Boxers work to knock out Parkinson's symptoms
INDIANAPOLIS (AP) — When Mary Yeaman was diagnosed with Parkinson's disease in 2006, she could barely bring herself to leave her house. Her muscles were weak, and she was having a hard time coping.
"I've always done sports and stuff like that, and it was getting to be too much just sitting and doing nothing," she said.
In 2007, she found Rock Steady Boxing in Indianapolis. She now attends classes every week and has seen her symptoms ease as a result of a rigorous regimen of punching, jumping, jogging and stretching.
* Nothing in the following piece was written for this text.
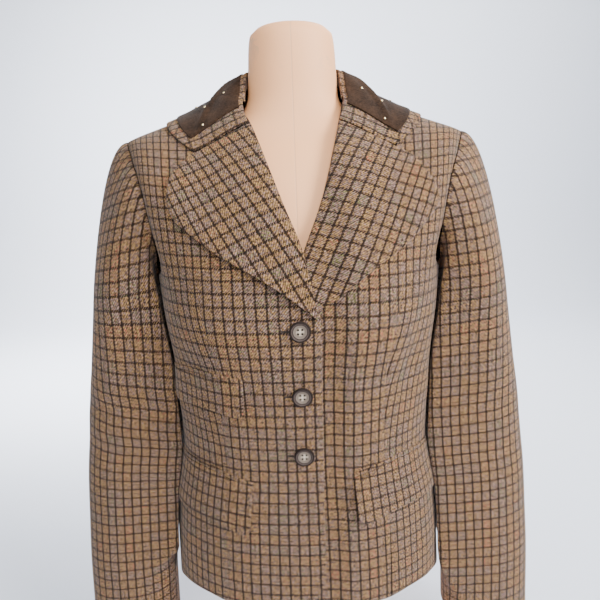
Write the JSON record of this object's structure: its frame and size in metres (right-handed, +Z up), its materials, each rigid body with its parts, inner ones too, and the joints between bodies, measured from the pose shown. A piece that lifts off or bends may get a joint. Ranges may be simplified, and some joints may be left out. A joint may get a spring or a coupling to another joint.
{
  "type": "riding jacket on dress form",
  "caption": "Buttoned tweed hacking jacket with notched lapels, suede-faced collar, flap pockets and set-in sleeves, on a limbless dress form.",
  "frame": {"origin": "on the surface the dress form stands on, under the middle of the form", "axes": "+Z up, -Y the way the jacket faces, +X the wearer's left"},
  "size_m": [0.61, 0.2548, 0.8295],
  "materials": {
    "tweed": "woven wool check with a short nap",
    "suede": "dark brown suede",
    "horn": "polished, mottled like horn",
    "pale_brass": "polished pale gold",
    "form_skin": "smooth matte"
  },
  "bodies": {
    "root": {"dress_form": "form_skin", "front_right": "tweed", "front_left": "tweed", "side_front_right": "tweed", "side_front_left": "tweed", "back_right": "tweed", "back_left": "tweed", "lapel_right": "tweed", "lapel_left": "tweed", "sleeve_upper_right": "tweed", "sleeve_upper_left": "tweed", "sleeve_under_right": "tweed", "sleeve_under_left": "tweed", "collar_fall": "tweed", "collar_stand": "tweed", "flap_hip_left": "tweed", "flap_hip_right": "tweed", "flap_ticket": "tweed", "jet_hip_left": "tweed", "jet_hip_right": "tweed", "jet_ticket": "tweed", "collar_patch": "suede", "button_1": "horn", "button_2": "horn", "button_3": "horn", "stud_right_1": "pale_brass", "stud_right_2": "pale_brass", "stud_right_3": "pale_brass", "stud_right_4": "pale_brass", "stud_right_5": "pale_brass", "stud_right_6": "pale_brass", "stud_left_1": "pale_brass", "stud_left_2": "pale_brass", "stud_left_3": "pale_brass", "stud_left_4": "pale_brass", "stud_left_5": "pale_brass", "stud_left_6": "pale_brass"}
  },
  "joints": []
}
Kristy Rose Follmar spars with a class participant during a workout at Rock Steady Boxing in Indianapolis, Tuesday, April 9, 2013. Rock Steady boxing is a unique nonprofit gym that, since 2006, has offered a uniquely effective form of physical exercise to people who are living with Parkinson's. (AP Photo/Michael Conroy)
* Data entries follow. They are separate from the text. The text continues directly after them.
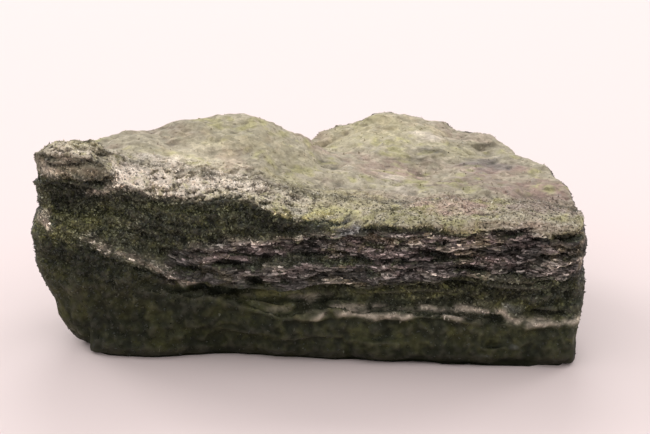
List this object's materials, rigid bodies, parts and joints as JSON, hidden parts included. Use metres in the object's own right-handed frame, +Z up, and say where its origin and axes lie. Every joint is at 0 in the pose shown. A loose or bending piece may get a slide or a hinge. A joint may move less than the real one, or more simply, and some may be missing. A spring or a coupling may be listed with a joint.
{
  "type": "rough peridot",
  "caption": "Broken palm-sized block of layered olive green rock, with a knob at one corner, two low humps on top and stepped beds down its front.",
  "frame": {"origin": "on the surface that the stone rests on, under the middle of its bounding box", "axes": "+X along the stone's length, towards its square end; -Y out of the broken front where the beds show; +Z up"},
  "size_m": [0.0654, 0.042, 0.0258],
  "materials": {
    "peridot_rock": "rough, granular broken rock, with small glassy grains"
  },
  "bodies": {
    "root": {"peridot_stone": "peridot_rock"}
  },
  "joints": []
}
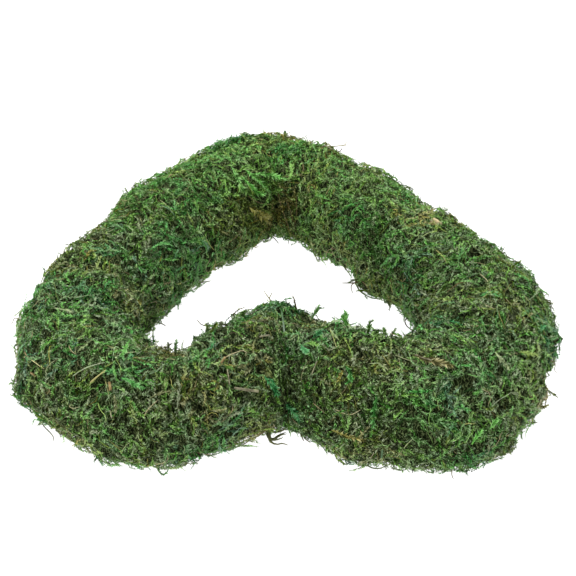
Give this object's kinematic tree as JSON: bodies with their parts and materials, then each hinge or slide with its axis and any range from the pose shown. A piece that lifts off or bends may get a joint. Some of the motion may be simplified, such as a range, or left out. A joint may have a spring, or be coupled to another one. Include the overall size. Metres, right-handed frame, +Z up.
{
  "type": "moss wreath",
  "caption": "Heart-shaped wreath of green sheet moss bound with thread round a straw form: an open ring that lies flat, or hangs, as a decoration.",
  "frame": {"origin": "middle of the wreath's bounding box, on the surface that it lies on", "axes": "+Z up out of the surface, +Y from the heart's cleft to its point, +X to the right seen from above with the point away"},
  "size_m": [0.3172, 0.3098, 0.0734],
  "materials": {
    "straw": "dry bound straw, matt",
    "moss_deep_green": "dyed, preserved sheet moss, matt",
    "moss_emerald": "dyed, preserved sheet moss, matt",
    "moss_olive": "dyed, preserved sheet moss, matt",
    "thread": "thin green nylon thread"
  },
  "bodies": {
    "root": {"straw_form": "straw", "moss_pad_01": "moss_deep_green", "moss_pad_02": "moss_emerald", "moss_pad_03": "moss_olive", "moss_pad_04": "moss_deep_green", "moss_pad_05": "moss_emerald", "moss_pad_06": "moss_olive", "moss_pad_07": "moss_deep_green", "moss_pad_08": "moss_emerald", "moss_pad_09": "moss_olive", "moss_pad_10": "moss_deep_green", "moss_pad_11": "moss_emerald", "moss_pad_12": "moss_olive", "binding_thread_01": "thread", "binding_thread_02": "thread", "binding_thread_03": "thread", "binding_thread_04": "thread", "binding_thread_05": "thread", "binding_thread_06": "thread", "binding_thread_07": "thread", "binding_thread_08": "thread", "binding_thread_09": "thread", "binding_thread_10": "thread", "binding_thread_11": "thread", "binding_thread_12": "thread"}
  },
  "joints": []
}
"It makes my muscles stronger. I can walk better," said Yeaman, 64.
Rock Steady, founded in 2006 by former Marion County prosecutor Scott C. Newman after he was diagnosed with Parkinson's at age 40, gives people suffering from the disease an outlet to ease their symptoms and improve their physical fitness. Through boxing-inspired fitness classes, participants use exercise to slow the symptoms of a progressive neurological disease that causes tremors, muscle rigidity, loss of balance and cognitive, speech and vision impairment.
Mary Yeaman, left, and Instructor Kristy Rose Follmar use battle ropes to work out at Rock Steady Boxing in Indianapolis, Tuesday, April 9, 2013. Rock Steady boxing offers a uniquely effective form of physical exercise to people who are living with Parkinson's. While focusing on overall fitness, workouts include: ring work, focus mitts, heavy bags, speed bags, jump rope, core work, calisthenics and circuit weight training. (AP Photo/Michael Conroy)
"Sometimes people get very discouraged when they are diagnosed with Parkinson's, understandably facing a disease that is progressive, that's going to worsen over time and that can take a big toll on them," said neurologist and Rock Steady board member Dr. S. Elizabeth Zauber.